Saved entries
* Begin *
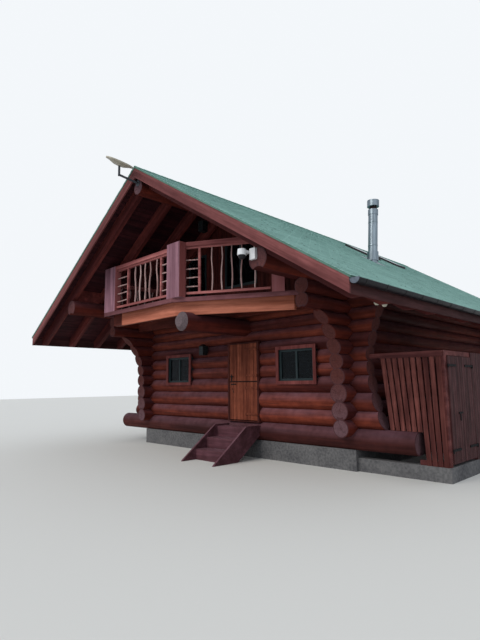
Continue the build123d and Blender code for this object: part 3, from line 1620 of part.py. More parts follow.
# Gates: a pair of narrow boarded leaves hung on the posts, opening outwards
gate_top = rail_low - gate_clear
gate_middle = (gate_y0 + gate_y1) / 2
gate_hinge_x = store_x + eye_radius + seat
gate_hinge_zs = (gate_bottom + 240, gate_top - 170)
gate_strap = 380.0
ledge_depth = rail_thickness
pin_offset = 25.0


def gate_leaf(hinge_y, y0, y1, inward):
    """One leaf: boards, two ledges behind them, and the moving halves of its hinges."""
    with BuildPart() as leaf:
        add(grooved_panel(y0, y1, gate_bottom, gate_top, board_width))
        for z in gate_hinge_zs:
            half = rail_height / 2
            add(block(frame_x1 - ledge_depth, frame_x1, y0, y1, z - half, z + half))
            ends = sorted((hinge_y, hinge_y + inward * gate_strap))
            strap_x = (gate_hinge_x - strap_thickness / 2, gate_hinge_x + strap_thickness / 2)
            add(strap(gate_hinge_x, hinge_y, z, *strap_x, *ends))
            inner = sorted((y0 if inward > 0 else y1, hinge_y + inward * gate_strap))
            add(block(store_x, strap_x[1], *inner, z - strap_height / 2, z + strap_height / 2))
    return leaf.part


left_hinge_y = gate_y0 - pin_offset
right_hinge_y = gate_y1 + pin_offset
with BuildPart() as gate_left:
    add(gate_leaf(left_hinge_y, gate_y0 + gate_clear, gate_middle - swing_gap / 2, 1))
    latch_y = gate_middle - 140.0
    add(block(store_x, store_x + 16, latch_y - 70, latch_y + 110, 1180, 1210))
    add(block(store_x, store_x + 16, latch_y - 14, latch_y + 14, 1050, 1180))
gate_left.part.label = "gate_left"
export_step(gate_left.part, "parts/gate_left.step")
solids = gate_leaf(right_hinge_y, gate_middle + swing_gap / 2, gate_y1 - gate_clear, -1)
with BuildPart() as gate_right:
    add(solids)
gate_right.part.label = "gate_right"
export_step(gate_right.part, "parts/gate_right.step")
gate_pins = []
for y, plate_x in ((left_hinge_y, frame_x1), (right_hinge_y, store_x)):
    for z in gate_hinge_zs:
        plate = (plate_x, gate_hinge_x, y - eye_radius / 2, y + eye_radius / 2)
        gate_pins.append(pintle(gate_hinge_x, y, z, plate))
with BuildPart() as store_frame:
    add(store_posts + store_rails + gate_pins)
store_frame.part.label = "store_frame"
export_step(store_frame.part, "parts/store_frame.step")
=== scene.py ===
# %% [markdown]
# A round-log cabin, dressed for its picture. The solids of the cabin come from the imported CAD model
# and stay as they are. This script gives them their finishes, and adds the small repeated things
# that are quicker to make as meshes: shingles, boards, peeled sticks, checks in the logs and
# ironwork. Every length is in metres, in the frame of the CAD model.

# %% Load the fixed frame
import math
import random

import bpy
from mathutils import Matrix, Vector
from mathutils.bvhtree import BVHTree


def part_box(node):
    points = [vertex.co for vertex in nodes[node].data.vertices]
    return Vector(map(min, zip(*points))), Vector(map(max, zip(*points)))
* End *
* Begin *
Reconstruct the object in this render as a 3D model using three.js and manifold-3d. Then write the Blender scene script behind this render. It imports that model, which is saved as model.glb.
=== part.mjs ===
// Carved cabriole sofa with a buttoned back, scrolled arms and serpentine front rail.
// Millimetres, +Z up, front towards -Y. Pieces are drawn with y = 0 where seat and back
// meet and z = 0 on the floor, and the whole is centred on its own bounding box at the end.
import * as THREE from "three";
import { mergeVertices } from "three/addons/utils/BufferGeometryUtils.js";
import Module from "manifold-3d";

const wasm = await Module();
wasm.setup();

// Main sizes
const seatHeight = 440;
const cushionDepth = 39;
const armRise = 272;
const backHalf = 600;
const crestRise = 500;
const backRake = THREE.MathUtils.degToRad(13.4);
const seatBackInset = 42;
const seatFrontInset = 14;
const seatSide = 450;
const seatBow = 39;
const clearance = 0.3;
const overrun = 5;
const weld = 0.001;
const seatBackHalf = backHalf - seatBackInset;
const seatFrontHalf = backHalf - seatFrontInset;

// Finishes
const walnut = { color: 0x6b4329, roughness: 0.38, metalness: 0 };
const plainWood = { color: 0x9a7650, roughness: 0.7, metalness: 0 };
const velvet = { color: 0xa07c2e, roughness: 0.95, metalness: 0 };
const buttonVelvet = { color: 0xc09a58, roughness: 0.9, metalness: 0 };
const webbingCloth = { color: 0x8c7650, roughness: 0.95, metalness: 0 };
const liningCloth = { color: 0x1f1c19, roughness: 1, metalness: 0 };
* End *
* Begin *
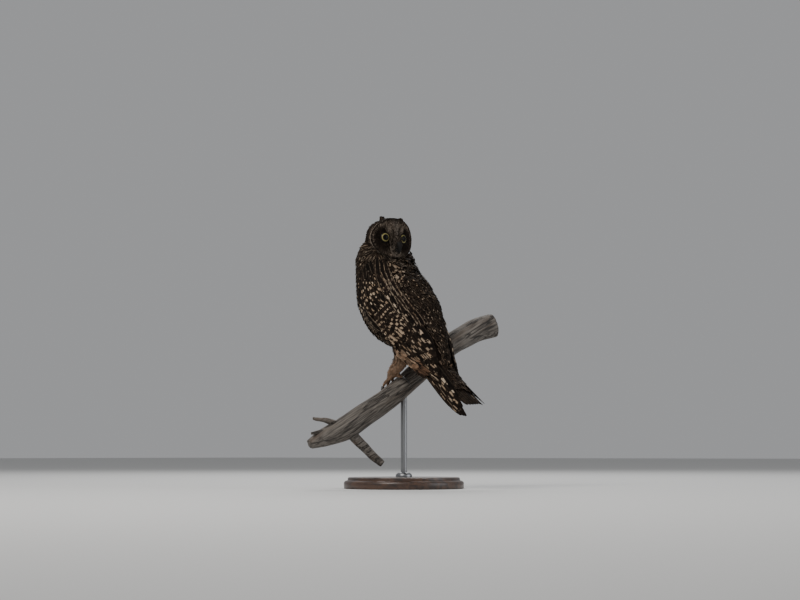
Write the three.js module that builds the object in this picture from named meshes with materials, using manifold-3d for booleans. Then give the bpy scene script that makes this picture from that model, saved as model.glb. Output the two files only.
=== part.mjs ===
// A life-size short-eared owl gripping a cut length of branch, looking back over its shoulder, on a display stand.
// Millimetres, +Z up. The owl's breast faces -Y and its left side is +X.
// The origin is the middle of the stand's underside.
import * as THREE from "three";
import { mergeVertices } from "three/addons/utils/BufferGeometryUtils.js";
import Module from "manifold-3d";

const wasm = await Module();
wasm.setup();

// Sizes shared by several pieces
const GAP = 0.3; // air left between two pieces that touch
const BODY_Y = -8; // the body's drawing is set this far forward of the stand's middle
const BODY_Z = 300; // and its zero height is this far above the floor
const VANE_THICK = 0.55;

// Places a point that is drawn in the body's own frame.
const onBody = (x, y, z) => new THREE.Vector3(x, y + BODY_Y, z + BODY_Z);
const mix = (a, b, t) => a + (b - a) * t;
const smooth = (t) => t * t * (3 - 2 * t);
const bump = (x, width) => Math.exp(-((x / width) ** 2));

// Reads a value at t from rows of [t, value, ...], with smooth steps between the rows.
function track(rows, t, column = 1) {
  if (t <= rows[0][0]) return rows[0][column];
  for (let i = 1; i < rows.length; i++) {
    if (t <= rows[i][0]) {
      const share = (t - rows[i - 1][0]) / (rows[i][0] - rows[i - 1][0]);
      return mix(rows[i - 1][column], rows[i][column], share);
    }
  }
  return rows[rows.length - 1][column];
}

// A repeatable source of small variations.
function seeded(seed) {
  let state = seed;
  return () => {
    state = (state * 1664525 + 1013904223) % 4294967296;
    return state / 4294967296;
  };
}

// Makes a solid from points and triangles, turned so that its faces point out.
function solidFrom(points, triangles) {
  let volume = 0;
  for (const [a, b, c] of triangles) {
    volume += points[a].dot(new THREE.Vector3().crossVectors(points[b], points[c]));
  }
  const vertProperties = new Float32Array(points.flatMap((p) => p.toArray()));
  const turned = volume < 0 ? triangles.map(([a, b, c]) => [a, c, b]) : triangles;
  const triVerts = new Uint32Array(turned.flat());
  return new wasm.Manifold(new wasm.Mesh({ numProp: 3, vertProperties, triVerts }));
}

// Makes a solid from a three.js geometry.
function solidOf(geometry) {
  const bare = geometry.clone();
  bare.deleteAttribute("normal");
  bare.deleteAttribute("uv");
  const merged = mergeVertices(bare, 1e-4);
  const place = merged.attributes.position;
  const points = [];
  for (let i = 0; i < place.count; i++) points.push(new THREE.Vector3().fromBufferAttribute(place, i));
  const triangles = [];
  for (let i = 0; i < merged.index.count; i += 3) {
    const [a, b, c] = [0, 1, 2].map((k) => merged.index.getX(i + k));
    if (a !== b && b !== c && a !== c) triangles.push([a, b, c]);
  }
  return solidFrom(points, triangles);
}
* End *
▶ _Task to complete_
Identify all lines where the word "meshes" shows up. Copy them.

▶ _Solution to the problem_
# that are quicker to make as meshes: shingles, boards, peeled sticks, checks in the logs and
Write the three.js module that builds the object in this picture from named meshes with materials, using manifold-3d for booleans. Then give the bpy scene script that makes this picture from that model, saved as model.glb. Output the two files only.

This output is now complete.